Despite differences in terms of technique and poetics, there are many similarities to be found when the works of Dias and artists from a younger generation – André Komatsu and Marcelo Cidade, for example – are placed close together. Whether their art takes the form of canvases that represent army camouflage (in Dias’s case), installations that represent a bunker (Komatsu’s AK-47, 2008) or sculptures made of reinforced glass with apparent gunshot wounds (as in Cidade’s Tempo Suspenso de um Estado Provisório/Suspending Time for a Provisional State, 2011), the works of all three foreground signs of conflict as well as its incorporation or reversal. Different poetics from distinct generations become visible through a discussion involving politics, fear and conquest of territory, building a web of meanings that end up in a discussion of the notion of ‘collapse’ in the contemporary.
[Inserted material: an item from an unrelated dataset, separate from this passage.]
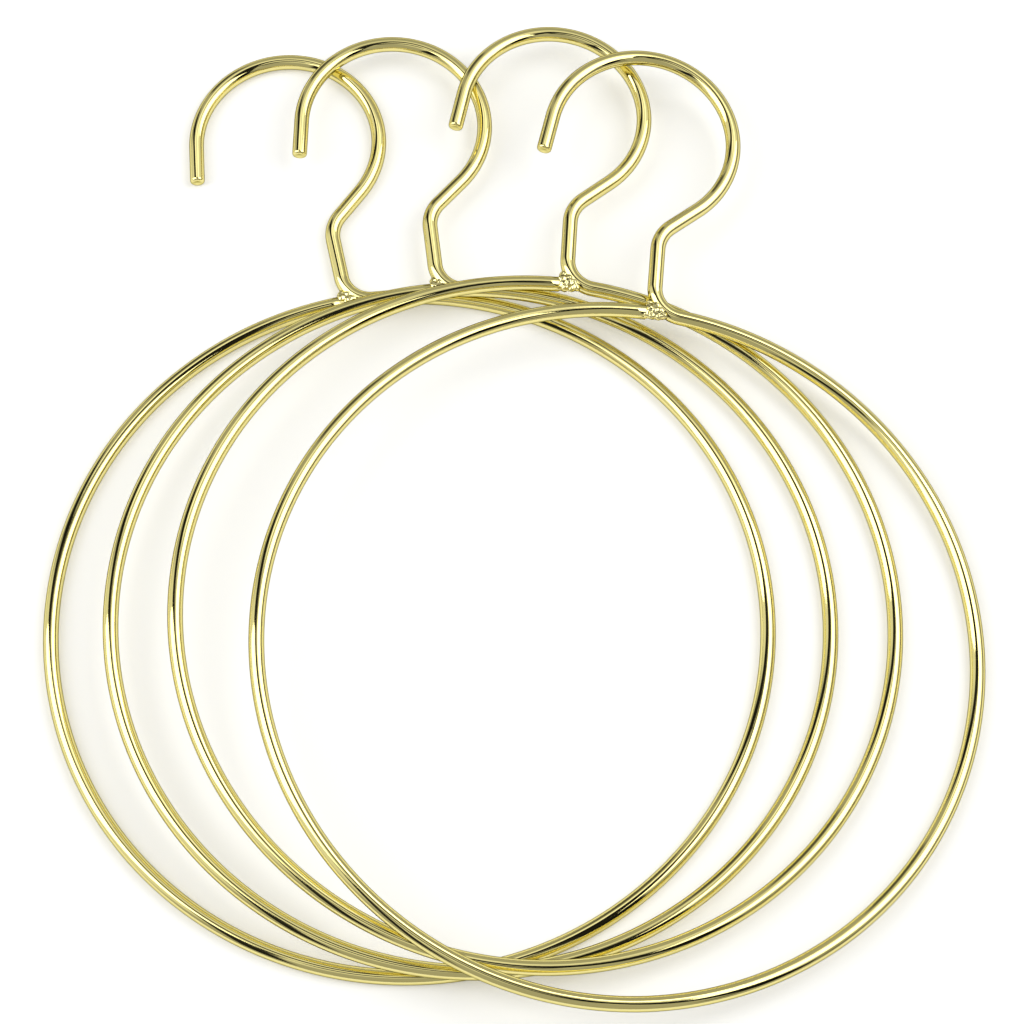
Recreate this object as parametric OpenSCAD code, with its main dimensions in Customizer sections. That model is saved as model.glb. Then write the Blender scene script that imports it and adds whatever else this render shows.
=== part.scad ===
// Set of scarf hangers, each one bent wire: a closed ring below a closet hook.
// The set lies fanned out on a table. The lowest hanger lies flat, and each of the
// others leans on the ring below it and touches the table with its own ring's edge.
// X runs across the set, Y along the hangers towards their hooks, Z up from the table.
// The origin is on the table, under the middle of the set's outline.

/* [Wire] */
// Diameter of the round wire
wire_d = 4; // [3:0.1:6]

/* [Ring] */
// Outside diameter of the closed ring
ring_outer_d = 190; // [150:1:230]
// Sideways place of the shank's middle, counted from the ring's middle
shank_x = 2; // [0.5:0.1:6]
// Radius, on the wire's middle line, of the bend from the ring up into the shank
base_bend_r = 8; // [6:0.1:12]

/* [Hook] */
// Straight length of the shank, between the base bend and the neck bend
shank_len = 11.3; // [6:0.1:40]
// Radius, on the wire's middle line, of the neck bend
neck_bend_r = 9; // [6:0.1:15]
// Angle of the neck bend, away from the shank
neck_angle = 49; // [40:0.5:60]
// Straight length between the neck bend and the hook
neck_len = 9; // [4:0.1:20]
// Inside diameter of the hook, which takes a closet rod
hook_inner_d = 46; // [36:0.5:56]
// Angle that the wire turns round the rod
hook_wrap = 220; // [200:1:235]
// Straight length of the hook's free end, up to the start of its rounded tip
tip_len = 8.7; // [4:0.1:20]

/* [Weld] */
// Thickness of the weld, a little under the wire's, so that a hanger lies on its wire
weld_t = 3.8; // [3:0.1:3.9]
// Length of the weld along the ring
weld_len = 6.8; // [4.5:0.1:9]
// Length of the weld that covers the ring's cut end
weld_lap = 1.1; // [0.5:0.1:2]
// Place of the weld's middle line outside the ring's, towards the hook
weld_out = 0.5; // [0:0.1:1.5]

/* [Fan] */
// Step to the right from each ring's middle to the next one's, lowest hanger first
step_x = [16.3, 17, 21.1]; // [8:0.1:40]
// Step towards the hooks from each ring's middle to the next one's
step_y = [0.3, 0.4, -9.4]; // [-12:0.1:12]
// Clockwise lean of each hanger, lowest hanger first
lean = [-12.3, -7.1, 3.6, 4.7]; // [-15:0.1:15]
// Clearance between two wires where they cross
lay_gap = 0.5; // [0.4:0.05:0.8]

/* [Hidden] */
$fn = 96;

wire_r = wire_d / 2;
ring_r = ring_outer_d / 2 - wire_r;
hook_r = hook_inner_d / 2 + wire_r;
// Radius that the ball at the end of each run has over the wire's own
joint_swell = 0.05;
full_turn = 360;
quarter_turn = 90;

// Angle from the ring's top, clockwise, at which the base bend leaves the ring
base_angle = asin((shank_x + base_bend_r) / (ring_r + base_bend_r));

// Height of one wire's middle line over the next where they cross
lay_pitch = wire_d + lay_gap;

hangers = [0 : len(lean) - 1];

weld_r = weld_t / 2;
weld_line_r = ring_r + weld_out;
// Angles from the ring's top, clockwise, at which the weld's round ends have their middles
weld_first = asin((weld_r - weld_lap) / weld_line_r);
weld_last = asin((weld_len - weld_lap - weld_r) / weld_line_r);

plated_gold = "#d9cd86";
weld_gold = "#e8dfa6";

// Middle of a hanger's ring, seen from above and counted from the lowest hanger's
function ring_middle(i) =
    i == 0 ? [0, 0] : ring_middle(i - 1) + [step_x[i - 1], step_y[i - 1]];

// Height of a plane at a point seen from above. A plane is [height at 0,0, rise along X, rise along Y]
function height_at(plane, point) = plane[0] + plane[1] * point.x + plane[2] * point.y;

// Plane of a hanger's middle line. It passes over the two places where the ring crosses
// the ring below, one lay pitch up, and its lowest point is a wire's radius off the table
function resting_plane(i) =
    i == 0 ? [wire_r, 0, 0] :
    let (
        below = resting_plane(i - 1),
        middle = ring_middle(i),
        apart = middle - ring_middle(i - 1),
        along = apart / norm(apart),
        across = [-along.y, along.x],
        half_chord = sqrt(ring_r ^ 2 - norm(apart) ^ 2 / 4),
        upper_crossing = middle - apart / 2 + half_chord * across,
        lower_crossing = middle - apart / 2 - half_chord * across,
        upper_z = height_at(below, upper_crossing) + lay_pitch,
        lower_z = height_at(below, lower_crossing) + lay_pitch,
        rise_across = (upper_z - lower_z) / (2 * half_chord),
        reach = middle - lower_crossing,
        lift = lower_z + rise_across * (reach * across) - wire_r,
        // The ring's lowest point is the root of a square equation in the rise along the step
        square = ring_r ^ 2 - (reach * along) ^ 2,
        linear = -2 * lift * (reach * along),
        constant = (ring_r * rise_across) ^ 2 - lift ^ 2,
        rise_along = (-linear - sqrt(linear ^ 2 - 4 * square * constant)) / (2 * square),
        slope = rise_across * across + rise_along * along
    )
    [lower_z - slope * lower_crossing, slope.x, slope.y];

// Turns about X and Y that tip a hanger into its resting plane
function tilt(i) =
    let (plane = resting_plane(i), about_y = -atan(plane[1]))
    [atan(plane[2] * cos(about_y)), about_y];

// Direction that a hanger's flat side faces
function facing(i) =
    let (turn = tilt(i))
    [cos(turn.x) * sin(turn.y), -sin(turn.x), cos(turn.x) * cos(turn.y)];

// Half the width of a tilted ring or hook along X or Y, from its middle line's radius
function half_span(radius, i, axis) = radius * sqrt(1 - facing(i)[axis] ^ 2) + wire_r;

// Middle of the hook in a hanger's own frame, where the ring's middle is the origin
neck_start = [shank_x, (ring_r + base_bend_r) * cos(base_angle) + shank_len];
neck_end = neck_start + neck_bend_r * [1 - cos(neck_angle), sin(neck_angle)];
hook_start = neck_end + neck_len * [sin(neck_angle), cos(neck_angle)];
hook_middle = hook_start + hook_r * [-cos(neck_angle), sin(neck_angle)];

// Place of the hook's middle in the fan along Y
function hook_middle_y(i) =
    let (turned = hook_middle.y * cos(lean[i]) - hook_middle.x * sin(lean[i]))
    ring_middle(i).y + turned * cos(tilt(i).x);

left_edge = min([for (i = hangers) ring_middle(i).x - half_span(ring_r, i, 0)]);
right_edge = max([for (i = hangers) ring_middle(i).x + half_span(ring_r, i, 0)]);
near_edge = min([for (i = hangers) ring_middle(i).y - half_span(ring_r, i, 1)]);
far_edge = max([for (i = hangers) hook_middle_y(i) + half_span(hook_r, i, 1)]);
fan_middle = [(left_edge + right_edge) / 2, (near_edge + far_edge) / 2];

// Ball at the end of a run of wire, a hair wider than the wire, so that the next run overlaps
// it and the two are one solid
module run_end(r = wire_r) {
    rotate([0, quarter_turn, 0]) sphere(r = r + joint_swell);
}

// Straight wire along X, then whatever follows it
module straight(length) {
    rotate([0, quarter_turn, 0]) cylinder(h = length, r = wire_r);
    translate([length, 0, 0]) {
        run_end();
        children();
    }
}

// Wire bent to the left by an angle, then whatever follows it
module bend_left(radius, angle) {
    translate([0, radius, 0]) {
        rotate([0, 0, -quarter_turn])
            rotate_extrude(angle = angle) translate([radius, 0]) circle(r = wire_r);
        rotate([0, 0, angle]) translate([0, -radius, 0]) {
            run_end();
            children();
        }
    }
}

// Wire bent to the right by an angle, then whatever follows it
module bend_right(radius, angle) {
    mirror([0, 1, 0]) bend_left(radius, angle) mirror([0, 1, 0]) children();
}

// One hanger's wire, bent from the ring's cut end round to the hook's rounded tip
module bent_wire() {
    translate([0, ring_r, 0]) rotate([0, 0, 2 * quarter_turn])
        bend_left(ring_r, full_turn - base_angle)
        bend_right(base_bend_r, quarter_turn - base_angle)
        straight(shank_len)
        bend_right(neck_bend_r, neck_angle)
        straight(neck_len)
        bend_left(hook_r, hook_wrap)
        straight(tip_len);
}

// The weld: a short bead that fills the wedge between the ring's cut end and the base bend. It is
// fused into both
module weld_bead() {
    rotate([0, 0, quarter_turn - weld_last])
        rotate_extrude(angle = weld_last - weld_first) translate([weld_line_r, 0]) circle(r = weld_r);
    for (place = [weld_first, weld_last])
        rotate([0, 0, -place]) translate([0, weld_line_r, 0]) run_end(weld_r);
}

// Lays a hanger in its place in the fan
module laid(i) {
    middle = ring_middle(i);
    turn = tilt(i);
    translate([middle.x - fan_middle.x, middle.y - fan_middle.y, height_at(resting_plane(i), middle)])
        rotate([turn.x, turn.y, 0]) rotate([0, 0, -lean[i]]) children();
}

// The wire of hanger i, counted from the lowest
module hanger_wire(i) {
    color(plated_gold) laid(i) bent_wire();
}

// The weld of hanger i, counted from the lowest
module hanger_weld(i) {
    color(weld_gold) laid(i) weld_bead();
}

for (i = hangers) {
    hanger_wire(i);
    hanger_weld(i);
}
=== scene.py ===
"""Looks of a set of scarf hangers, each one bent and plated wire, that lie fanned out on a table.

Lengths are written in millimetres and turned to metres where a mesh, lamp or camera is made.
X runs across the set, Y towards the hooks and Z up from the table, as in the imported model.
"""

import logging
import math
from dataclasses import dataclass, field
from enum import Enum

import bmesh
import bpy
from mathutils import Matrix, Vector


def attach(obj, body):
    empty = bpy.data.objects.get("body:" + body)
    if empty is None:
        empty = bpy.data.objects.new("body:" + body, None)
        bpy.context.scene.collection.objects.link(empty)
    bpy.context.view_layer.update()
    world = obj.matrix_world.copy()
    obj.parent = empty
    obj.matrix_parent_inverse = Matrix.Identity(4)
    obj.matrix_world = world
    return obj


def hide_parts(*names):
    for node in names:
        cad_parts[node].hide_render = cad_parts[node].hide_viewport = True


logging.basicConfig(level=logging.INFO, format="%(message)s")
log = logging.getLogger("scarf_hangers")

MM = 0.001

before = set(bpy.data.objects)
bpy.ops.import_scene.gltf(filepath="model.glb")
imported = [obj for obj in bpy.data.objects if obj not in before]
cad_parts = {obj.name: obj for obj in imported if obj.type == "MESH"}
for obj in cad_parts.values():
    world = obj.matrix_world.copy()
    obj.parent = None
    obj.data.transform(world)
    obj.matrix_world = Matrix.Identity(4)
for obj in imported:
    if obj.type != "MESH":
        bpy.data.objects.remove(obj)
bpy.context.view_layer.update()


class Turn(Enum):
    """Side that a wire bends to, as the sign of its turn about Z."""

    LEFT = 1
    RIGHT = -1


def linear_colour(code: str) -> tuple[float, float, float, float]:
    """Turns an sRGB hex colour to linear.

    Args:
        code: Colour as "#rrggbb".

    Returns:
        Linear red, green, blue and an alpha of 1.
    """
    shares = (int(code[k : k + 2], 16) / 255 for k in (1, 3, 5))
    red, green, blue = (s / 12.92 if s <= 0.04045 else ((s + 0.055) / 1.055) ** 2.4 for s in shares)
    return red, green, blue, 1.0


def add_node(
    tree: bpy.types.NodeTree, kind: str, settings: dict | None = None, links: dict | None = None
) -> bpy.types.Node:
    """Adds a node to a tree with its settings and links.

    Args:
        tree: Node tree that gets the node.
        kind: Type name of the node.
        settings: Values by name, for an input socket of that name or number, or else for a property.
        links: Output sockets by the name or number of the input that each one feeds.

    Returns:
        The new node.
    """
    node = tree.nodes.new(kind)
    for name, value in (settings or {}).items():
        if isinstance(name, int) or name in node.inputs:
            node.inputs[name].default_value = value
        else:
            setattr(node, name, value)
    for name, output in (links or {}).items():
        tree.links.new(output, node.inputs[name])
    return node


def new_material(name: str) -> tuple[bpy.types.Material, bpy.types.NodeTree]:
    """Makes an empty material with nodes.

    Args:
        name: Name of the material.

    Returns:
        The material and its emptied node tree.
    """
    material = bpy.data.materials.new(name)
    material.use_nodes = True
    material.node_tree.nodes.clear()
    return material, material.node_tree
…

In a sense this is a vague theme – in art over the last few centuries there has been no shortage of collapse, transformation and reconfiguration. But collapse in the work of these artists does not presuppose an idea of the end of art; rather it is the product of a political and ideological worldview. Cidade and Komatsu’s works do not relate to a specific place, but rather to a desire to make the world’s shared failures transparent (although that does not necessarily impose a nihilistic outlook on their production). There is no folklore or exoticism in the works of these three artists – or in much post- 1970s Brazilian visual art – precisely because what the spectator expects, thinks or imagines about Brazil is so far from the experiences they invoke. As pointed out by the critic Paulo Venancio Filho in 1989 with regard to the work of Cildo Meireles and Tunga (artists who emerged during the early 1970s): ‘Whoever expects Brazil to be thematised, with all its local color, will certainly not find it here.’
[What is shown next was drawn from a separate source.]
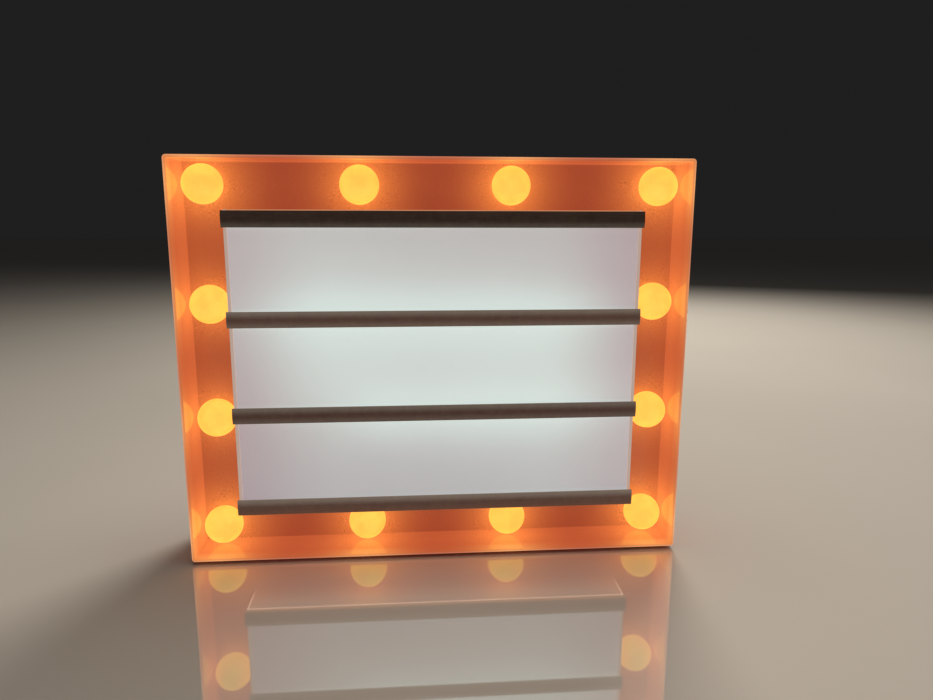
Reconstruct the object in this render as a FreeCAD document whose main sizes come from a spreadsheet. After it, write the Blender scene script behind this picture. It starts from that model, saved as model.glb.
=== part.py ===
"""Cinema light box: a lit letter board with a frame of marquee bulbs, as a parametric document.

Frame of the part: origin on the table under the middle of the box, +X to the right as
seen by someone who reads the board, +Z up, the lit front looking along -Y.
Inside the code every piece is placed from the middle of the case: x to the right, z up,
and depth, which counts from the front edge of the case's lip towards the back.
"""
import FreeCAD, Part
import math
import os
import re
import Sketcher

V = FreeCAD.Vector
doc = FreeCAD.newDocument("cinema_light_box")
sheet = doc.addObject("Spreadsheet::Sheet", "Sizes")

# %% Driving dimensions, in millimetres

SIZES = {
    # the case
    "case_width": 300,
    "case_height": 240,
    "corner_radius": 2,
    "wall": 1.8,
    "inner_radius": 0.8,
    "lip_rounding": 0.4,
    "cover_depth": 8,
    "face_depth": 27.6,
    "face_thickness": 2,
    "foot_height": 2,
    "foot_radius": 6,
    "foot_recess": 0.4,
    "foot_clearance": 0.1,
    "foot_chamfer": 0.5,
    "foot_inset": 25,
    "foot_front_depth": 10,
    "foot_rear_inset": 9,
    # the raised box round the screen, and the screen
    "side_channel": 28.5,
    "row_channel": 27.7,
    "box_wall": 1.8,
    "box_front": 0.8,
    "box_radius": 1,
    "screen_thickness": 2,
    "screen_clearance": 0.2,
    "ledge_width": 3,
    "ledge_thickness": 2,
    "peg_boss_length": 9,
    "peg_boss_height": 8,
    # the four card rails
    "rail_overhang": 0.7,
    "rail_height": 9.4,
    "rail_setback": 0.54,
    "rail_proud": 2.2,
    "rail_crown": 0.6,
    "rail_flange": 1,
    "rail_web": 5.2,
    "peg_radius": 1.5,
    "peg_clearance": 0.15,
    "peg_inset": 6.5,
    "peg_tip": 1,
    # the marquee bulbs and what holds them
    "bulb_radius": 11.6,
    "bulb_wall": 1.2,
    "bulb_inset": 13.2,
    "seat_width": 1.32,
    "neck_radius": 8,
    "neck_gap": 0.5,
    "neck_clearance": 0.15,
    "ring_thickness": 1.2,
    "ring_width": 2.5,
    "ring_clearance": 0.05,
    # lamp boards and the light tray
    "post_height": 4,
    "post_radius": 2.5,
    "post_skin": 1.2,
    "post_margin": 1,
    "board_thickness": 1.2,
    "board_width": 10,
    "board_end": 6,
    "side_board_end": 22,
    "side_screw_end": 4,
    "board_plug_gap": 25,
    "plug_width": 6,
    "plug_height": 5,
    "plug_depth": 3,
    "led_width": 5,
    "led_height": 1.6,
    "led_lens_radius": 1.9,
    "led_lens_recess": 0.3,
    "tray_wall": 1.5,
    "tray_clearance": 0.3,
    "tray_end_gap": 0.4,
    "tray_post_z": 45,
    "tray_screw_margin": 3,
    "screen_board_end": 6,
    "screen_board_width": 12,
    "screen_led_pitch": 26,
    "screen_plug_gap": 8,
    "plug_window_gap": 0.5,
    # screws
    "cover_head_radius": 3,
    "cover_head_height": 2,
    "cover_shank_radius": 1.45,
    "cover_screw_length": 13,
    "small_head_radius": 1.9,
    "small_head_height": 1.2,
    "small_shank_radius": 0.95,
    "small_screw_length": 4,
    "pilot_clearance": 0.05,
    "pilot_spare": 0.3,
    "through_clearance": 0.2,
    "recess_width": 0.7,
    # rear cover
    "cover_plate": 2,
    "cover_rounding": 1.6,
    "lap_length": 3,
    "lap_thickness": 1.25,
    "lap_clearance": 0.15,
    "boss_radius": 3.6,
    "boss_inset": 3,
    "boss_gap": 0.5,
    "pillar_radius": 4.6,
    "head_clearance": 0.4,
    "head_seat": 5.5,
    "keyhole_x": 80,
    "keyhole_drop": 40,
    "keyhole_radius": 4.5,
    "keyhole_slot_radius": 2.3,
    "keyhole_rise": 9,
    # battery bay and door
    "cell_radius": 7.25,
    "cell_length": 50.5,
    "cell_gap": 0.7,
    "cell_count": 6,
    "cell_clearance": 0.25,
    "cell_nub_radius": 2.75,
    "cell_nub_height": 1,
    "cell_rounding": 0.6,
    "bay_z": -42,
    "bay_gap": 0.3,
    "bay_wall": 1.6,
    "bay_flange": 8,
    "bay_flange_thickness": 1.6,
    "bay_rib_width": 2,
    "bay_rib_height": 3,
    "bay_rib_margin": 4,
    "finger_notch_gap": 0.3,
    "contact_thickness": 0.4,
    "contact_width": 11,
    "contact_gap": 0.05,
    "spring_room": 6.9,
    "spring_radius": 3.4,
    "spring_wire_radius": 0.35,
    "spring_turns": 3,
    "door_gap": 0.4,
    "door_seat_gap": 0.2,
    "hinge_radius": 2,
    "hinge_rounding": 1.65,
    "hinge_relief": 0.1,
    "hinge_room": 0.5,
    "lug_width": 3.6,
    "trunnion_radius": 1.2,
    "trunnion_length": 2.4,
    "trunnion_clearance": 0.05,
    "ear_width": 4,
    "ear_height": 7,
    "finger_width": 16,
    "finger_length": 6,
    "finger_thickness": 1.2,
    "finger_drop": 1,
    "finger_bead": 0.5,
    "finger_root": 0.5,
    "finger_room": 2,
    "door_top_margin": 4,
    "grip_width": 24,
    "grip_height": 1.4,
    "grip_depth": 0.7,
    "grip_pitch": 3,
    # switch, power socket and control board
    "control_inset": 55,
    "switch_z": -30,
    "socket_z": -56,
    "pocket_depth": 2.4,
    "pocket_floor": 1.6,
    "pocket_width": 18,
    "pocket_height": 9,
    "pocket_rim": 4,
    "switch_width": 20,
    "switch_height": 9,
    "switch_body_depth": 5,
    "switch_ear": 1,
    "switch_screw_x": 12,
    "switch_tab_pitch": 5,
    "switch_tab_length": 3,
    "switch_tab_width": 2,
    "switch_tab_thickness": 0.6,
    "knob_travel": 4,
    "knob_width": 7,
    "knob_height": 6,
    "knob_stem_width": 4,
    "knob_stem_height": 3,
    "knob_stem_depth": 2.5,
    "knob_clearance": 0.3,
    "knob_lift": 0.2,
    "knob_groove": 0.7,
    "knob_below_face": 0.4,
    "socket_radius": 4,
    "socket_clearance": 0.1,
    "socket_flange_radius": 5.4,
    "socket_flange": 1,
    "socket_pocket_radius": 6.6,
    "socket_bore_radius": 2.85,
    "socket_bore_depth": 9.6,
    "socket_pin_radius": 1.05,
    "socket_pin_recess": 1.2,
    "socket_length": 11.6,
    "socket_block_width": 6,
    "socket_block_depth": 2.5,
    "nut_flats": 11,
    "nut_thickness": 2,
    "control_board_inset": 61,
    "control_board_z": 42,
    "control_board_width": 46,
    "control_board_height": 35,
    "control_board_thickness": 1.6,
    "control_post_height": 6,
    "control_post_radius": 2.2,
    "control_post_margin": 3,
    "component_plug_width": 14,
    "component_plug_depth": 5,
    "component_plug_rise": 3.4,
    "small_plug_width": 8,
    "chip_width": 8,
    "chip_height": 1.6,
    "coil_width": 7,
    "coil_height": 4,
    "capacitor_radius": 3,
    "capacitor_height": 5.4,
    # leads
    "lead_radius": 0.6,
}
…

‘WHOEVER EXPECTS BRAZIL TO BE THEMATISED, WITH ALL ITS LOCAL COLOR, WILL CERTAINLY NOT FIND IT HERE.’ – TUNGA

The Oiticica and Clark retrospectives held in American and European museums during the 1990s and 2000s (at the same time as artists such as Adriana Varejão, Beatriz Milhazes, Ernesto Neto, Jac Leirner, José Damasceno and Valeska Soares emerged abroad) confirmed the growing interest in and importance of Brazilian art on the international stage. Nevertheless, the themes with which these works are associated still revolve around a narrow view of politics, the body or participation: commentary around them easily slips into descriptions of a certain exotic touch or some element that joins inventiveness to a Brazilian ‘personality’. The period during which Clark and Oiticica were emerging – the 1950s and 60s – culminated in the rise of abstraction in the country, which little by little replaced the desire of preceding generations to display Brazil and its people as they really were: the victims of social and political negligence, or else rich in terms of culture and nature.This period, sometimes described as ‘late modernity’, also coincided with the beginning of mature and relevant institutional practices in the country – the first São Paulo Bienal was staged in 1951, and both the Museu de Arte Moderna de São Paulo and its counterpart the Museu de Arte Moderna do Rio de Janeiro opened in 1948 – and the creation of new experimental and ultimately poetic conditions, exemplified in the interaction between sculpture and performance in works by Antonio Manuel, or indeed in Oiticica’s Penetrables (which the artist produced throughout the 1960s and 1970s), that allowed artists to engage with issues of silence, utopia and highly complex instances of subjectivity. These themes can also be found in works produced by Clark or Mira Schendel (which in turn should neither be confused with a ‘different’ and ‘exotic’ state, nor so readily related to conceptual art). And it is this development that is essential to the generation of artists that emerged during the late 1980s: it eliminated the artworld’s expectations that Brazilian artistic production would be directly and necessarily associated with problems of national identity.